AMBULANCE chiefs have been urged to listen to staff and patient groups ahead of changing the way the system operates.
A union has welcomed the news that Yorkshire Ambulance Service says it will significantly increase its number of qualified paramedics.
YAS says it will bring in emergency care assistants to work alongside paramedics, but they do not have the same skills as fully-trained paramedics.
One union leader says they should look at how the planned emergency care assistant role has worked elsewhere.
Adrian Gilbert, acting general secretary of the Association of Professional Ambulance Personnel (APAP), says many of the emergency care assistants in the West Midlands have now re-trained as technicians.
Mr Gilbert, also a full time emergency responder, said: “Ambulances have a driver technician and a paramedic. The paramedic can carry out invasive techniques, administer drugs and use defibrillators. A technician is similar but they cannot do invasive techniques.

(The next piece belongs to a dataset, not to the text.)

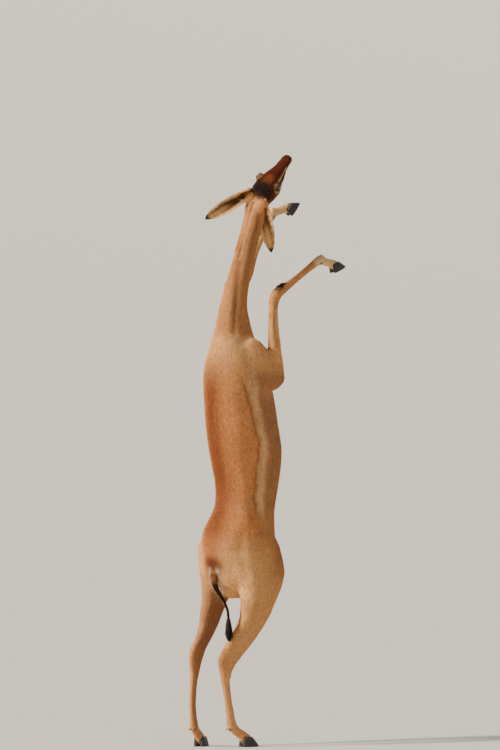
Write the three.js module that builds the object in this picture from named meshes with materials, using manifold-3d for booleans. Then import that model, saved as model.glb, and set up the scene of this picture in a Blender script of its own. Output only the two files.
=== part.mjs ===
// A life-size gerenuk doe, reared on its hind legs to browse, seen from behind and its right.
// Millimetres, +Z up. The animal faces +Y and its right side is +X.
import * as THREE from 'three';
import { mergeVertices } from 'three/addons/utils/BufferGeometryUtils.js';
import Module from 'manifold-3d';

const wasm = await Module();
wasm.setup();

// Driving sizes of the living animal.
const part_gap = 0.35;
const eye_across = 30;
const ear_long = 178;
const ear_wide = 50;
const ear_wall = 3.2;
const hoof_long = 70;
const hoof_wide = 21;
const hoof_high = 36;
const hoof_cleft = 2.4;
const lid_thick = 2.4;
const lid_opening = [27, 19];
const mouth_slit = 1.2;
const mouth_deep = 2.4;
const nostril_size = [5, 11, 6.5];
const dewclaw_long = 15;
const dewclaw_wide = 8;
const tail_locks = 13;
const tail_lock_long = 62;
const knee_locks = 6;
const knee_lock_long = 30;
const flesh_sides = 22;
const limb_sides = 12;
const head_sides = 18;
const pastern_sides = 10;
const eye_sides = 12;

// The head's own frame: its middle is on the forehead between the brows, and it is raised and rolled.
const head_middle = new THREE.Vector3(41, 91, 1981);
const head_heading = 27;
const head_raise = 54;
const head_roll = 55;

const radians = THREE.MathUtils.degToRad;
const vec = (x, y, z) => new THREE.Vector3(x, y, z);

// Solids and cuts.
function solid(geometry) {
  const bare = geometry.clone();
  bare.deleteAttribute('normal');
  bare.deleteAttribute('uv');
  const merged = mergeVertices(bare, 1e-4);
  const mesh = new wasm.Mesh({
    numProp: 3,
    vertProperties: Float32Array.from(merged.attributes.position.array),
    triVerts: Uint32Array.from(merged.index.array),
  });
  return new wasm.Manifold(mesh);
}

function geometryOf(body) {
  const mesh = body.getMesh();
  const geometry = new THREE.BufferGeometry();
  geometry.setAttribute('position', new THREE.BufferAttribute(Float32Array.from(mesh.vertProperties), 3));
  geometry.setIndex(Array.from(mesh.triVerts));
  return geometry;
}

function join(bodies) {
  return bodies.reduce((all, body) => all.add(body));
}

function largest(body) {
  const pieces = body.decompose();
  return pieces.reduce((best, piece) => (piece.volume() > best.volume() ? piece : best));
}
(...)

“The emergency care assistants are a level below the technician, they do as an important job as anyone else and they can assist with resuscitation and treatment, but they have fewer skills. In the West Midlands, which introduced emergency care assistants around four years ago, many of them have now re-trained as technicians.
“There are still a few due to contracts, but many have chosen to gain more skills and are therefore paid more.
“That’s because they weren’t working as they were intended to, they needed the skills of the technician level.”
The APAP says that many trusts nationwide are looking to introduce the emergency care assistant role.
Yorkshire emergency care assistants will be trained to undertake emergency blue light response driving.
Mr Gilbert advised trusts to consider the views of staff : “We certainly feel there is a lot to learn from listening to staff and taking the advice of patient groups. We recognise there has to be changes but there may be other ways.”